DATA IN THIS EXERCISE —
# # # # #
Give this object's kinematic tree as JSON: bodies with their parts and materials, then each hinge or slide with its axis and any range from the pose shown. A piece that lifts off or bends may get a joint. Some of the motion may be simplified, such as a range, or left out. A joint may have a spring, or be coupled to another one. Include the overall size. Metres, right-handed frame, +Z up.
# # # # #
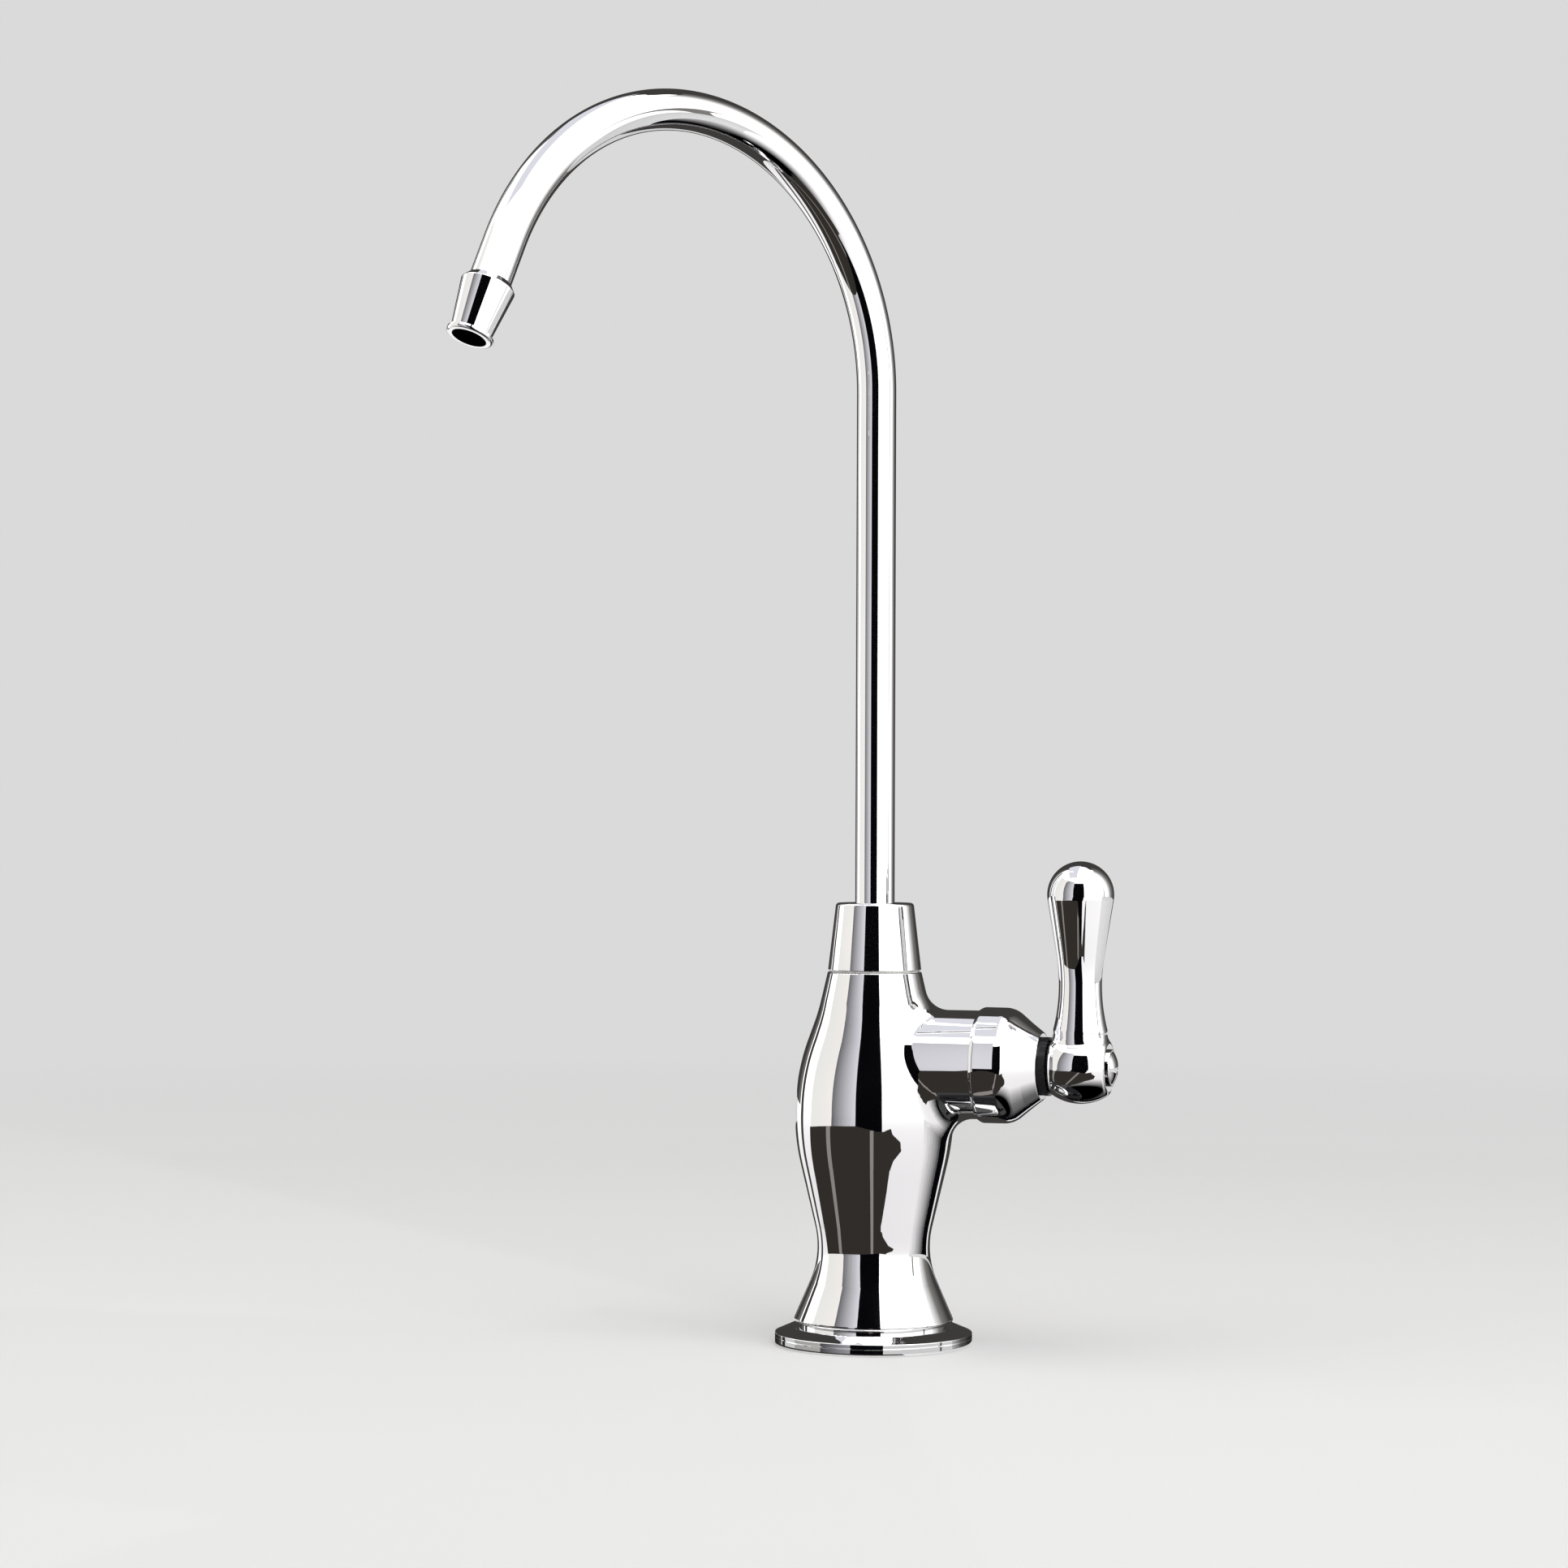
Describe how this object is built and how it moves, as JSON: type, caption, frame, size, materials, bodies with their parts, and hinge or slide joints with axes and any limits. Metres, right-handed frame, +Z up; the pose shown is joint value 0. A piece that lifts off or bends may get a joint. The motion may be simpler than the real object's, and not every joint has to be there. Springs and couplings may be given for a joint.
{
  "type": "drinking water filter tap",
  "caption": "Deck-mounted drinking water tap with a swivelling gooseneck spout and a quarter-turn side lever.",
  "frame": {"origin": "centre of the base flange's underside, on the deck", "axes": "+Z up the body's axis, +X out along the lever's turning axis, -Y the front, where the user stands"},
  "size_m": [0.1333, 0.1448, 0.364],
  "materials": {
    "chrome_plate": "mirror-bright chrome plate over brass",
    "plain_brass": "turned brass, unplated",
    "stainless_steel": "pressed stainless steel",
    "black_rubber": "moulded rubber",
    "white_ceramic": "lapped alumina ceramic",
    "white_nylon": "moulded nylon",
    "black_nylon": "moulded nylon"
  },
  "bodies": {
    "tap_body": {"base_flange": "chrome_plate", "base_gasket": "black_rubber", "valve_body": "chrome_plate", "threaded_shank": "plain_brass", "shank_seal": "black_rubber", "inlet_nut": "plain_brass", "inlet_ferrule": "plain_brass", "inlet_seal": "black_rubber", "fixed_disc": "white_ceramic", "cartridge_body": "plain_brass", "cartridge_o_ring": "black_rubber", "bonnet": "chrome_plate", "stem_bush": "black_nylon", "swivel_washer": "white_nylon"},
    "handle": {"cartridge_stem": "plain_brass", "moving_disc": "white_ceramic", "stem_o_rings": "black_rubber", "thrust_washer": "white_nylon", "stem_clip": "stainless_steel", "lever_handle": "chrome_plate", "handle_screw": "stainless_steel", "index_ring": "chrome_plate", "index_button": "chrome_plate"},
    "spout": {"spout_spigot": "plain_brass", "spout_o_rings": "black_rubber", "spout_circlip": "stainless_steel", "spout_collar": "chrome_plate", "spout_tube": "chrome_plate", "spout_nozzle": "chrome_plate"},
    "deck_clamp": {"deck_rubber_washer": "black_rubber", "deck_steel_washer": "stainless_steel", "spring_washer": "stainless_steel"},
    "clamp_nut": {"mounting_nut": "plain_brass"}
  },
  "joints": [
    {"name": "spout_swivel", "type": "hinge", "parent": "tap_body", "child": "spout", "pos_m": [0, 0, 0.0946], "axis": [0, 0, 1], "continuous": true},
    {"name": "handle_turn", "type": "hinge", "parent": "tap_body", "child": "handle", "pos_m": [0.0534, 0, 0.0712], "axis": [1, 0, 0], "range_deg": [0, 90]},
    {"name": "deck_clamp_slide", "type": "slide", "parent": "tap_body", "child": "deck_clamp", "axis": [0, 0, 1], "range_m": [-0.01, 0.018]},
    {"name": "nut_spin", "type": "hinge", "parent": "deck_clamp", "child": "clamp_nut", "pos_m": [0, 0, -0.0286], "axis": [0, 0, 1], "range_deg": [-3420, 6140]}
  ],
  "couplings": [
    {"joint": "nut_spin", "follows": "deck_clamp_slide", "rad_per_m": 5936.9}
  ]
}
# # # # #
STATED PROBLEM — Using the records above, pull out each line where the word "their" occurs.

REPLY TO THE EXERCISE —
Give this object's kinematic tree as JSON: bodies with their parts and materials, then each hinge or slide with its axis and any range from the pose shown. A piece that lifts off or bends may get a joint. Some of the motion may be simplified, such as a range, or left out. A joint may have a spring, or be coupled to another one. Include the overall size. Metres, right-handed frame, +Z up.
Describe how this object is built and how it moves, as JSON: type, caption, frame, size, materials, bodies with their parts, and hinge or slide joints with axes and any limits. Metres, right-handed frame, +Z up; the pose shown is joint value 0. A piece that lifts off or bends may get a joint. The motion may be simpler than the real object's, and not every joint has to be there. Springs and couplings may be given for a joint.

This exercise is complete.